Pindar’s odes, with their (for us, obsessive) focus on the joy and pride that came with athletic triumphs, suggest several answers to our question about what attracted spectators and athletes alike to the panhellenic games. I believe the appeal for spectators was, first of all, being in the presence— in the physical presence—of the athletes’ shining bodies at the moment of their highest performance. The spectator’s role as witness to greatness was intensified by the fact that the Olympic games were an extremely high-stakes competition. In no other Western culture has winning been as crucial as it was in ancient Greece. Only the victor earned the right to wear the garland of wild olive. Any consolation for being second best was unknown— there was no equivalent to our silver or bronze medals, there were no records kept of athletes’ individual achievements. The same winner-take-all attitude was true, by the way, for many nonathletic institutions in ancient Greece, such as inventing and staging tragedies or comedies at Athens (which took place as a competition between different playwrights) and public speaking (guilt or innocence in Greek trials, for example, was ultimately decided on the basis of oratorical excellence). Winning and being remembered at Olympia gave athletes, their families, and their towns bragging rights that they used with a shamelessness we find hard to reconcile with our idealized view of ancient Greek culture.

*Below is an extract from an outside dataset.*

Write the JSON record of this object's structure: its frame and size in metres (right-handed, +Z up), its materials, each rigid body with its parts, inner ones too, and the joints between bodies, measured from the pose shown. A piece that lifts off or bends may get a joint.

For the athletes themselves, there were also more practical payoffs. Alkibiades, otherwise known to us from Plato’s Dialogues as a beautiful young man and an admirer of Socrates, drew a straight line from his Olympic triumphs to claims of political influence: “I entered seven chariots, a number that no private citizen had ever entered before, and won the first prize and the second and the fourth [meaning three first prizes], and provided everything else in a style worthy of my victory. For by general custom such things do indeed mean honor and from what is done, men infer power.” The greatest privilege offered to an Olympic victor— the right to have a statue of his body sculpted and exhibited within the Olympic precinct—was so highly valued by Greeks that the athlete’s hometown often sustained its winners with a lifelong pension. Since winning at the panhellenic games provided quite a number of athletes with such permanent sources of income, we can say that a particular version of professionalism had emerged long before the ideal of the “amateur” in the modern Olympic tradition.

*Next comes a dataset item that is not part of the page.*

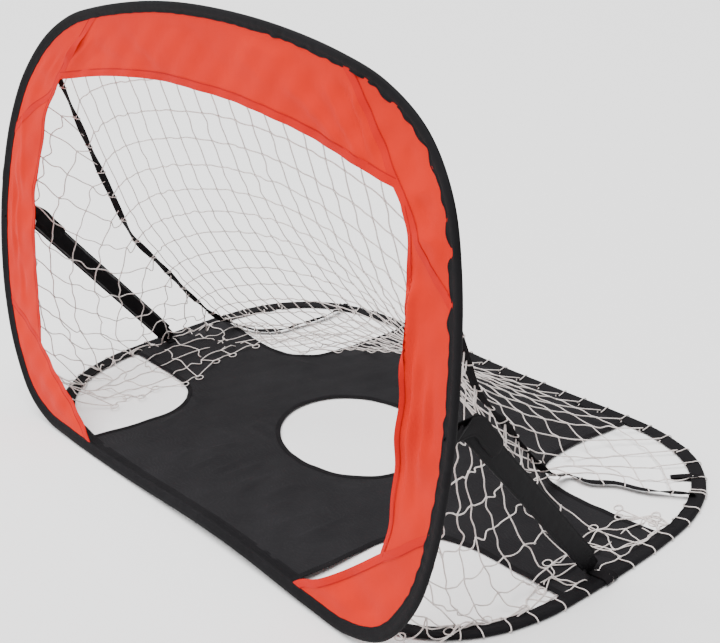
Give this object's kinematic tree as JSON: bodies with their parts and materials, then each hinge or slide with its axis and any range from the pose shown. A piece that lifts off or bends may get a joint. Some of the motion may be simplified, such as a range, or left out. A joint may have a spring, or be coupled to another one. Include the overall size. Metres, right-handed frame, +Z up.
{
  "type": "pop-up target goal",
  "caption": "Fold-flat training goal: two sprung-wire hoops in fabric sleeves, red mouth facing, white net, side struts and a holed target sheet on the floor.",
  "frame": {"origin": "middle of the footprint, on the floor", "axes": "+X to the right as seen by a shooter facing the mouth, +Y from the mouth to the rear of the base, +Z up"},
  "size_m": [1.1316, 0.7945, 0.7665],
  "materials": {
    "sleeve_black": "matte woven",
    "sheet_black": "matte woven",
    "binding_black": "matte woven tape",
    "webbing_black": "ribbed webbing",
    "strut_black": "matte woven",
    "panel_red": "satin polyester",
    "corner_red": "satin polyester",
    "spring_steel": "drawn",
    "ferrule_steel": "crimped",
    "batten_plastic": "matte",
    "net_white": "knotted cord"
  },
  "bodies": {
    "base": {"base_hoop_wire": "spring_steel", "base_hoop_ferrule": "ferrule_steel", "base_sleeve": "sleeve_black", "target_sheet": "sheet_black", "binding_centre": "binding_black", "binding_front_left": "binding_black", "binding_front_right": "binding_black", "binding_rear_left": "binding_black", "binding_rear_right": "binding_black", "seam_tape": "binding_black", "strut_anchor_left": "webbing_black", "strut_anchor_right": "webbing_black", "base_loop_tab": "webbing_black"},
    "front_frame": {"front_hoop_wire": "spring_steel", "front_hoop_ferrule": "ferrule_steel", "front_sleeve": "sleeve_black", "top_panel": "panel_red", "side_panel_left": "panel_red", "side_panel_right": "panel_red", "top_corner_left": "corner_red", "top_corner_right": "corner_red", "bottom_corner_left": "panel_red", "bottom_corner_right": "panel_red", "strut_tab_left": "webbing_black", "strut_tab_right": "webbing_black", "net_back": "net_white", "net_side_left": "net_white", "net_side_right": "net_white", "ridge_strap_left": "webbing_black", "ridge_strap_right": "webbing_black"},
    "strut_left": {"strut_sleeve_left": "strut_black", "strut_batten_left": "batten_plastic", "strut_tail_left": "webbing_black"},
    "strut_right": {"strut_sleeve_right": "strut_black", "strut_batten_right": "batten_plastic", "strut_tail_right": "webbing_black"}
  },
  "joints": [
    {"name": "front_fold", "type": "hinge", "parent": "base", "child": "front_frame", "pos_m": [0, -0.38657, 0.0094], "axis": [-1, 0, 0], "range_deg": [0, 79], "deforming": ["net_back", "net_side_left", "net_side_right", "ridge_strap_left", "ridge_strap_right", "strut_tab_left", "strut_tab_right"]},
    {"name": "strut_left_fold", "type": "hinge", "parent": "base", "child": "strut_left", "pos_m": [-0.537, -0.03337, 0.012], "axis": [-0.6162, 0.4865, 0.6193], "range_deg": [0, 126.8]},
    {"name": "strut_right_fold", "type": "hinge", "parent": "base", "child": "strut_right", "pos_m": [0.537, -0.03337, 0.012], "axis": [-0.6162, -0.4865, -0.6193], "range_deg": [0, 126.8]}
  ],
  "couplings": [
    {"joint": "strut_left_fold", "follows": "front_fold", "ratio": 1.6042},
    {"joint": "strut_right_fold", "follows": "front_fold", "ratio": 1.6042}
  ]
}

But above all, as Pindar’s hymn makes clear, being in the immediate presence of athletic greatness at Olympia meant being close to the gods. Unlike the omnipresent and mostly immaterial monotheistic God whose overpowering attributes are so familiar to us, Greek gods inhabited specific places in the world, with greater or lesser intensity, long before they began to take on various human (and nonhuman) incarnations. To be at Olympia was to be in the presence of Zeus himself. And yet I think it is too one-sided to imagine that the panhellenic games were essentially religious events. For it is just as plausible to turn all this around and view Greek gods as the divine incarnation of athletes. In the Greek imagination, gods were fast and mighty, erotically potent and irresistibly appealing, eternally drunk or insuperably alert, overwhelmingly beautiful or repulsively ugly. Sporting such hyperbolic features, they were endlessly competitive with one another, just like their human counterparts. This competitive drive of both gods and men is what the Iliad highlights and celebrates more than any other dimension. Homer represented the epic fights between Achilles and Hector, Agamemnon and Priam, Greeks and Trojans not just as human conflicts but as enactments of a divinely competitive spirit.

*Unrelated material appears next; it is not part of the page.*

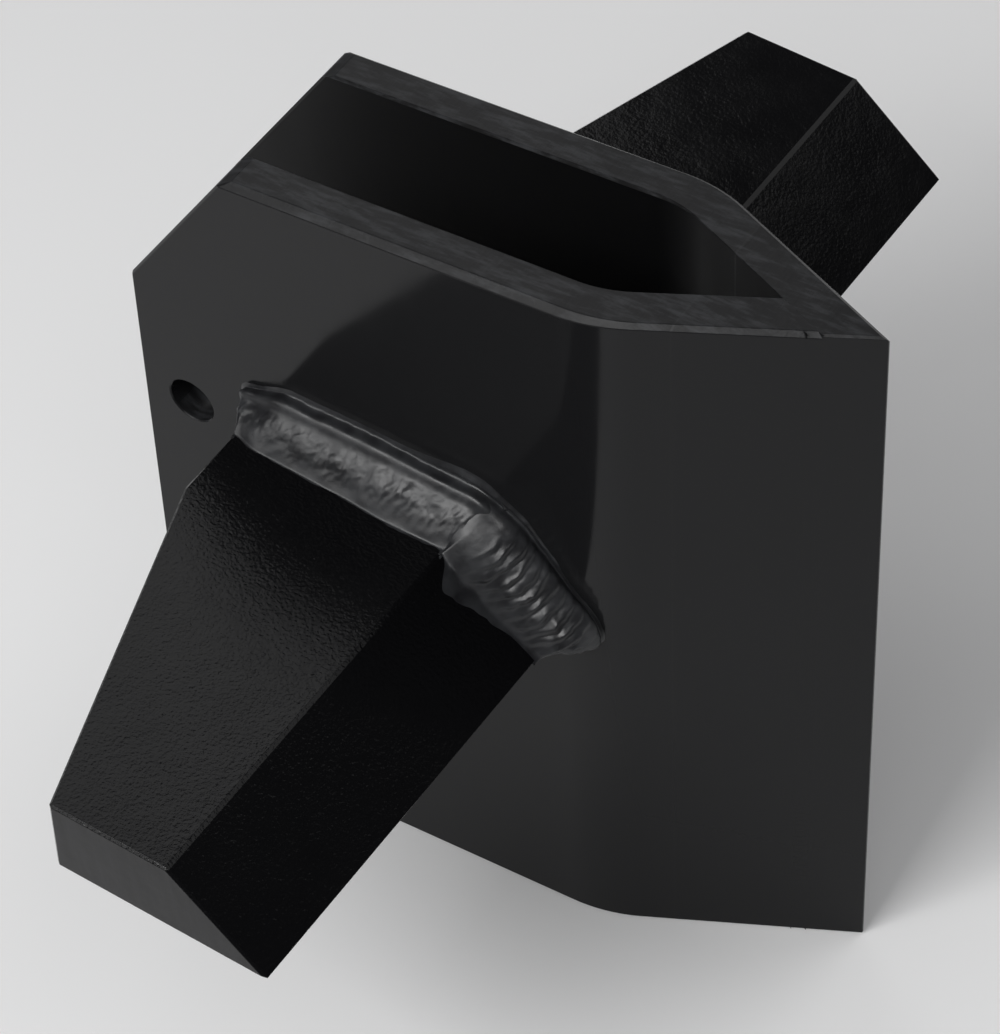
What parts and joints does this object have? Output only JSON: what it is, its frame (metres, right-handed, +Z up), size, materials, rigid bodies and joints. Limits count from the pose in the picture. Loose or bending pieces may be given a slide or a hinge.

Because the boundaries that separated Greek gods from humans were so permeable, to aim for the highest level of physical perfection and to win an Olympic competition indeed elevated the victor to the status of a demigod (the ancient meaning of “hero” is “demigod”). For spectators at this event, being in a place where divine and heroic presence converged through athletes’ performance, in an uncannily beautiful landscape, was the most ecstatic and transcendental experience that their lives had to offer. Those who gathered at Zeus’ Olympic sanctuary must have felt not just well but boundlessly well—about themselves, about the athletes, and about the divinely-infused world of which they were so intimately a part. Every four years, for a short span of time in this very specific place, religious ecstasy and athletic ecstasy became one.